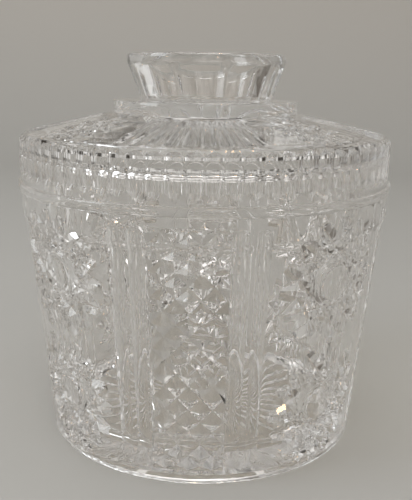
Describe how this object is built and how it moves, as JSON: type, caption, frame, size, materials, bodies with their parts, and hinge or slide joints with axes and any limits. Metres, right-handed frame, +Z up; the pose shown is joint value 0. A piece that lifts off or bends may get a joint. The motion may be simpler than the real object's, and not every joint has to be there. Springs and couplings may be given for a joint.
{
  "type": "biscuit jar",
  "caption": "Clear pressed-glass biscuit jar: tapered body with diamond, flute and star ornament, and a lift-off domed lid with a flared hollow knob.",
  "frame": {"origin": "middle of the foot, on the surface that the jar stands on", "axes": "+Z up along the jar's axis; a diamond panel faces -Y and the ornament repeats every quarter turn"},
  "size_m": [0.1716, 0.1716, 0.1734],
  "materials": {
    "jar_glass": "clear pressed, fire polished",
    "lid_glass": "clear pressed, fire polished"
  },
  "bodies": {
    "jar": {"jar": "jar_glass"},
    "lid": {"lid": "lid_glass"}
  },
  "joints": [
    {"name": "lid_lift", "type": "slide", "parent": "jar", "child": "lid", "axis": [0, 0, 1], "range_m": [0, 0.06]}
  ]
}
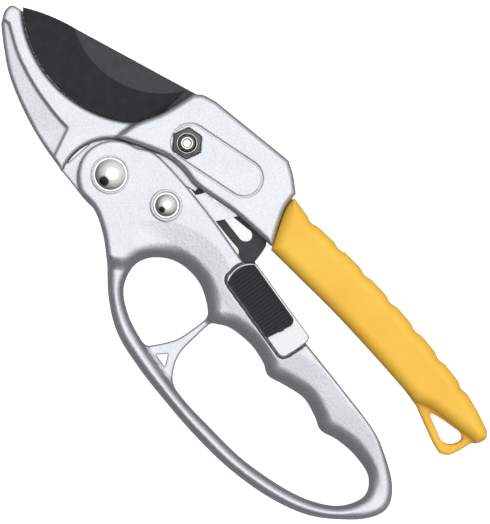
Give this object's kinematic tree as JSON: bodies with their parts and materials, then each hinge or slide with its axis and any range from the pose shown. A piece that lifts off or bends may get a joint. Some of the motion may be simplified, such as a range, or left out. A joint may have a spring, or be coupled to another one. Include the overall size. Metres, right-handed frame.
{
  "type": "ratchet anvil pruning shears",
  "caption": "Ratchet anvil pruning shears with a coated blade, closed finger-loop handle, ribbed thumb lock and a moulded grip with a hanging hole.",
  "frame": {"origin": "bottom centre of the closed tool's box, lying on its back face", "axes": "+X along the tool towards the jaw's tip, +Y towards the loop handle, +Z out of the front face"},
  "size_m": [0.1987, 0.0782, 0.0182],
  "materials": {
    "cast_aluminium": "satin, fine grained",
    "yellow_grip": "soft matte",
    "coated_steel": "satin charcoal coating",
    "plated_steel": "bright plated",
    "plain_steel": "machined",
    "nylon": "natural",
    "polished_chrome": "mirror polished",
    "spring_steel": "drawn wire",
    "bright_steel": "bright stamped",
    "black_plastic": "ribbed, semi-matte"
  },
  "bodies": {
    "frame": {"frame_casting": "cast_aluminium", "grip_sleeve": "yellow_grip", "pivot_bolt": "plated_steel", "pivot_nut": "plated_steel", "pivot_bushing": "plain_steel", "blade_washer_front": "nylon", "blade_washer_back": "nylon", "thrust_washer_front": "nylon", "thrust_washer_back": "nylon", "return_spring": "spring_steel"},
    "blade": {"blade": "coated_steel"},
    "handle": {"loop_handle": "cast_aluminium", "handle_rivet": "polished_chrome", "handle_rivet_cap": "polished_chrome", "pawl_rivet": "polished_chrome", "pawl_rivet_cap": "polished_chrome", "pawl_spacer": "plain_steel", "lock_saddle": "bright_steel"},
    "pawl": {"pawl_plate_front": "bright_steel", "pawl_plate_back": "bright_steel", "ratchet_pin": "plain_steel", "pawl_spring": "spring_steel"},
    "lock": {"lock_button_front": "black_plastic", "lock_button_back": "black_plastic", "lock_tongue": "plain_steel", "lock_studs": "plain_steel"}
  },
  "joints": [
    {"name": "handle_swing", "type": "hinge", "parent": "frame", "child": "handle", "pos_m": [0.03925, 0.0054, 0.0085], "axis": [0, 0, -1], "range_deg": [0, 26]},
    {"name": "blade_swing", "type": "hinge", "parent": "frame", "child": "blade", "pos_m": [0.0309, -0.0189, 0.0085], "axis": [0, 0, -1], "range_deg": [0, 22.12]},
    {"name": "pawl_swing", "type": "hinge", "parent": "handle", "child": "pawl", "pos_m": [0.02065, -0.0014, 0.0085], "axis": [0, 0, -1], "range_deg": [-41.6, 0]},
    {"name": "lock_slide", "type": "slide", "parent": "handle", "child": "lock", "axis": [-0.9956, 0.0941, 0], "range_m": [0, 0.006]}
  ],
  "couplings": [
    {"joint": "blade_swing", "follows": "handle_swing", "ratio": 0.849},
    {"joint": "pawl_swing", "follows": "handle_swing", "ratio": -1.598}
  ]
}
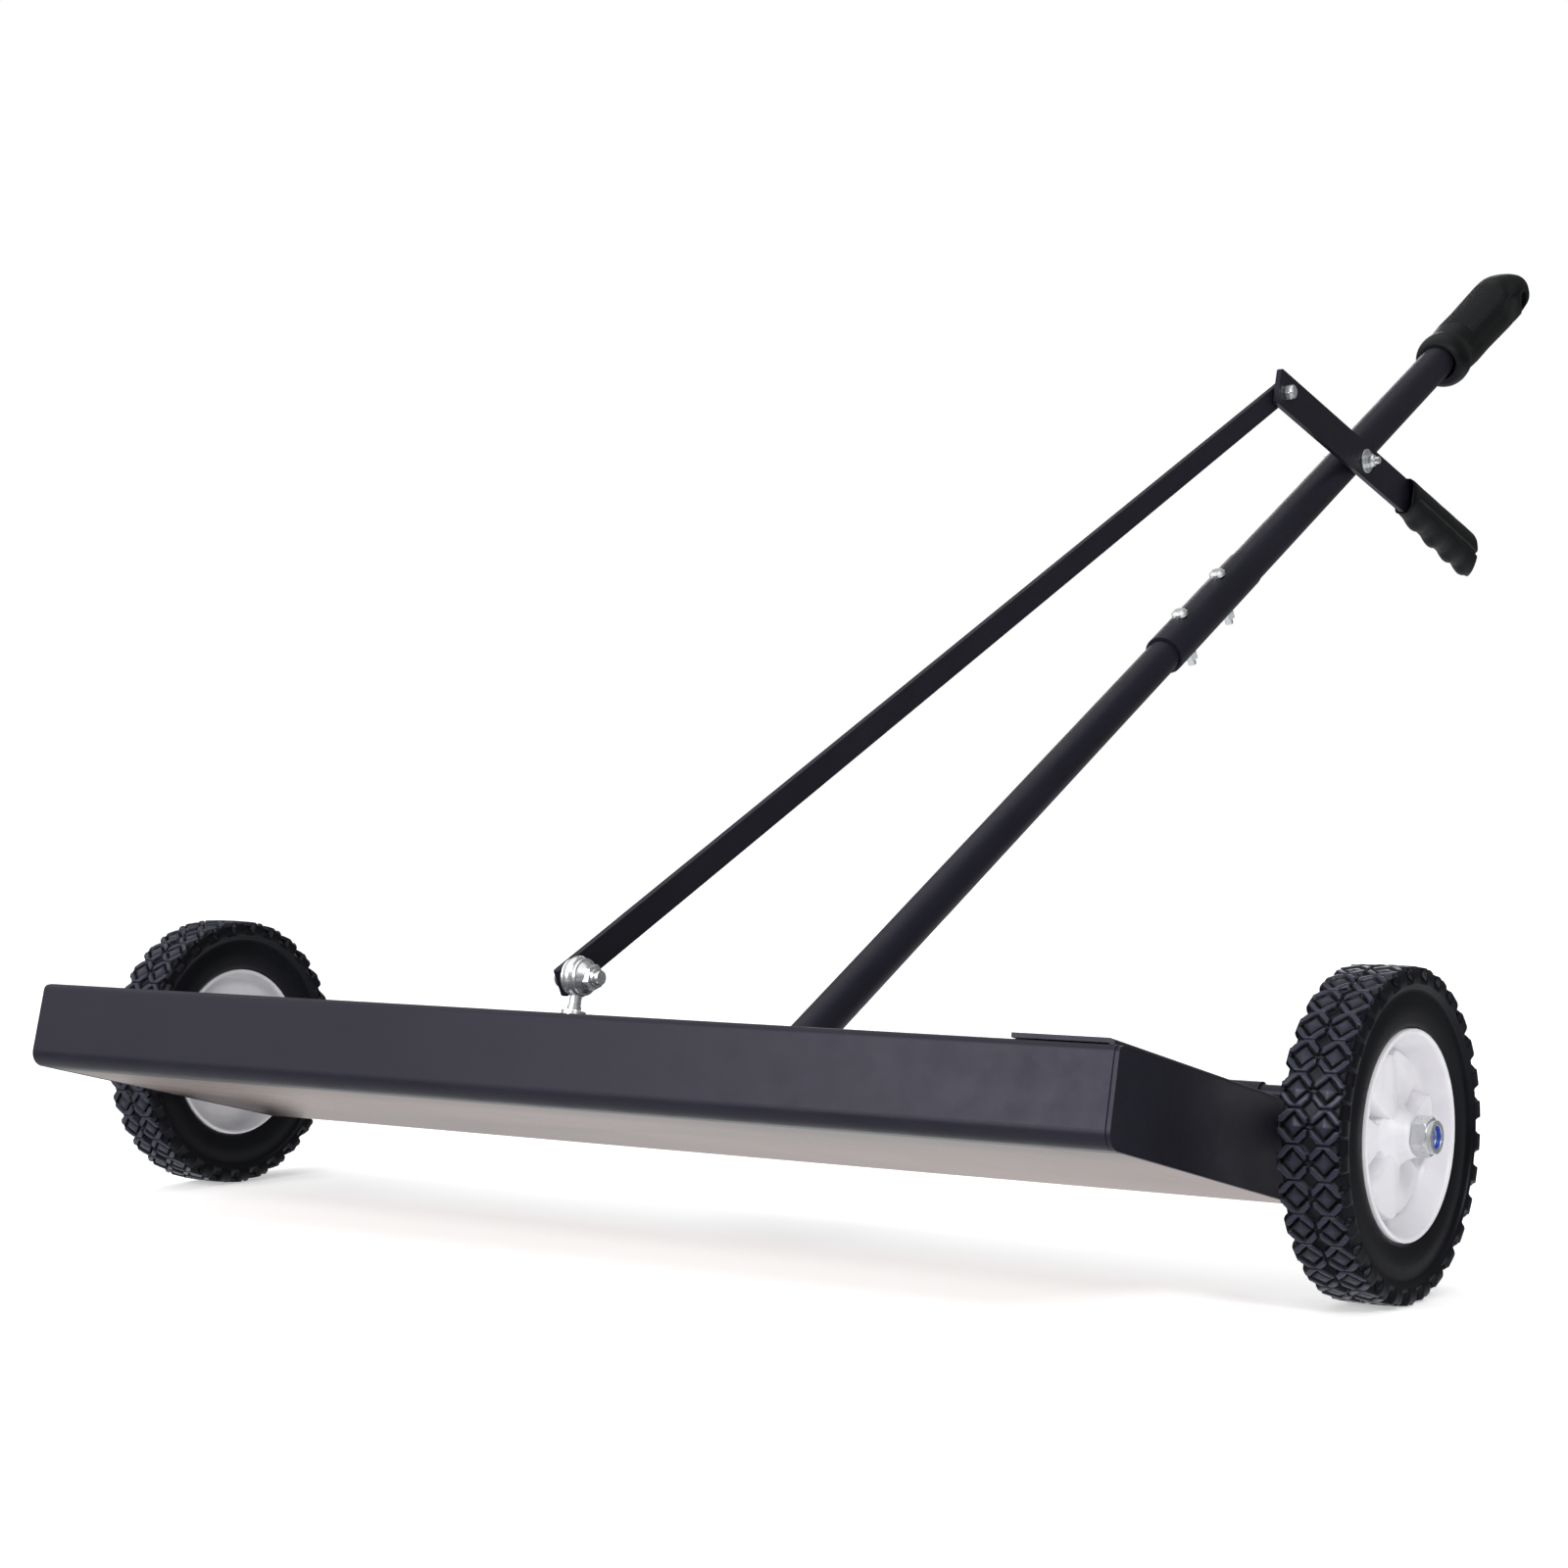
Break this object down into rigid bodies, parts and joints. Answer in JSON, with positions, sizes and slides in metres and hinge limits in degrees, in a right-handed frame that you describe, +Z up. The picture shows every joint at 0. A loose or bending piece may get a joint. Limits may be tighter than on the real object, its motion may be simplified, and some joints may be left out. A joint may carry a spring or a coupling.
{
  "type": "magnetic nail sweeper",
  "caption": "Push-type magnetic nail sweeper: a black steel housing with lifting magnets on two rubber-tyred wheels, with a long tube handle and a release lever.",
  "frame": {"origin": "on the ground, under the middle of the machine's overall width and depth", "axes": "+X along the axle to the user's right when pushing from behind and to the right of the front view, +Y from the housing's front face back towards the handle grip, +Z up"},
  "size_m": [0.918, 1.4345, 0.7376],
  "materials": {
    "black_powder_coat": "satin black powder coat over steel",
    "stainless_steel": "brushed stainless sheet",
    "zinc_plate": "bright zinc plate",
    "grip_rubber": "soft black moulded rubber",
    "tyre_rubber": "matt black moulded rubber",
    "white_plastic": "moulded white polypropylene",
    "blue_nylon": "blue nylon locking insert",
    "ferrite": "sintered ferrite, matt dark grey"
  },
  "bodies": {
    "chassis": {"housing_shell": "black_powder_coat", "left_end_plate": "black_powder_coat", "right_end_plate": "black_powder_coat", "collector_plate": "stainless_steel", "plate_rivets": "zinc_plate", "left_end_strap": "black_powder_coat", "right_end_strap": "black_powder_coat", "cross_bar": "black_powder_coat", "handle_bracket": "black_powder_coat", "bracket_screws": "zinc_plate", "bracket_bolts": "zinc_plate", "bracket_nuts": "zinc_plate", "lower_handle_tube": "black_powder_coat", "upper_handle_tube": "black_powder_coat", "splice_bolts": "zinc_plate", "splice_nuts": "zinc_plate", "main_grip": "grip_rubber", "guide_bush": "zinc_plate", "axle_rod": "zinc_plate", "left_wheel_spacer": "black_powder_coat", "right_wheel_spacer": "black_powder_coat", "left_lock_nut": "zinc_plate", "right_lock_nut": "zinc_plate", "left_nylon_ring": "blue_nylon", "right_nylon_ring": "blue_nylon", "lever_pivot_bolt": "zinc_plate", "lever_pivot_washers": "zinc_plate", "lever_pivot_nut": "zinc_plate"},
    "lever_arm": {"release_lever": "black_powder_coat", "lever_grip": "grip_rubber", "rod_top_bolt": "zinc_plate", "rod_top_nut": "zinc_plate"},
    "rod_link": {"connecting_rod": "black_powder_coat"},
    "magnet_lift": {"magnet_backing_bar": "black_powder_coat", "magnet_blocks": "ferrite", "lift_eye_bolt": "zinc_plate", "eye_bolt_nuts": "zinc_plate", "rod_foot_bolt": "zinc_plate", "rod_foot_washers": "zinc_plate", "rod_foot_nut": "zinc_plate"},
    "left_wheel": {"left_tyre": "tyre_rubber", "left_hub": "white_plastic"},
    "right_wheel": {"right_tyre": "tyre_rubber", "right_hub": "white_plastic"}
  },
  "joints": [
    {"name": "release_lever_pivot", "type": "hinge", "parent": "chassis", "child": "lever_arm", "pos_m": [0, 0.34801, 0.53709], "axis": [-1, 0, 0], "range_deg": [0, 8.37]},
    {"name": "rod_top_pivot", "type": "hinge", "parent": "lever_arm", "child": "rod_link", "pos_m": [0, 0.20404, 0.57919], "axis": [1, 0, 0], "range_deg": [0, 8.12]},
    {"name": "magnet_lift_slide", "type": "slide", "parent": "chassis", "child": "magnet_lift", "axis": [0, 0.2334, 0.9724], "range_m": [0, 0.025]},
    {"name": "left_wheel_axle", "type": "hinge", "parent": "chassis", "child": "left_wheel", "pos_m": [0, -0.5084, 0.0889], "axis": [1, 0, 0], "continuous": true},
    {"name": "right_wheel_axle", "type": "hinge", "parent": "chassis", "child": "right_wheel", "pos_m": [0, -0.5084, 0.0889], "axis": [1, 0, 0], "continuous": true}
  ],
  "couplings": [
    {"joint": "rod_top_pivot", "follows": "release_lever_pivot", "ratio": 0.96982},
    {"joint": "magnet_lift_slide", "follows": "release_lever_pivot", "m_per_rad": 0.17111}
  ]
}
::::
Description of the task -
Work out how many lines above have the string "that" in them, and give only the number.

In response -
4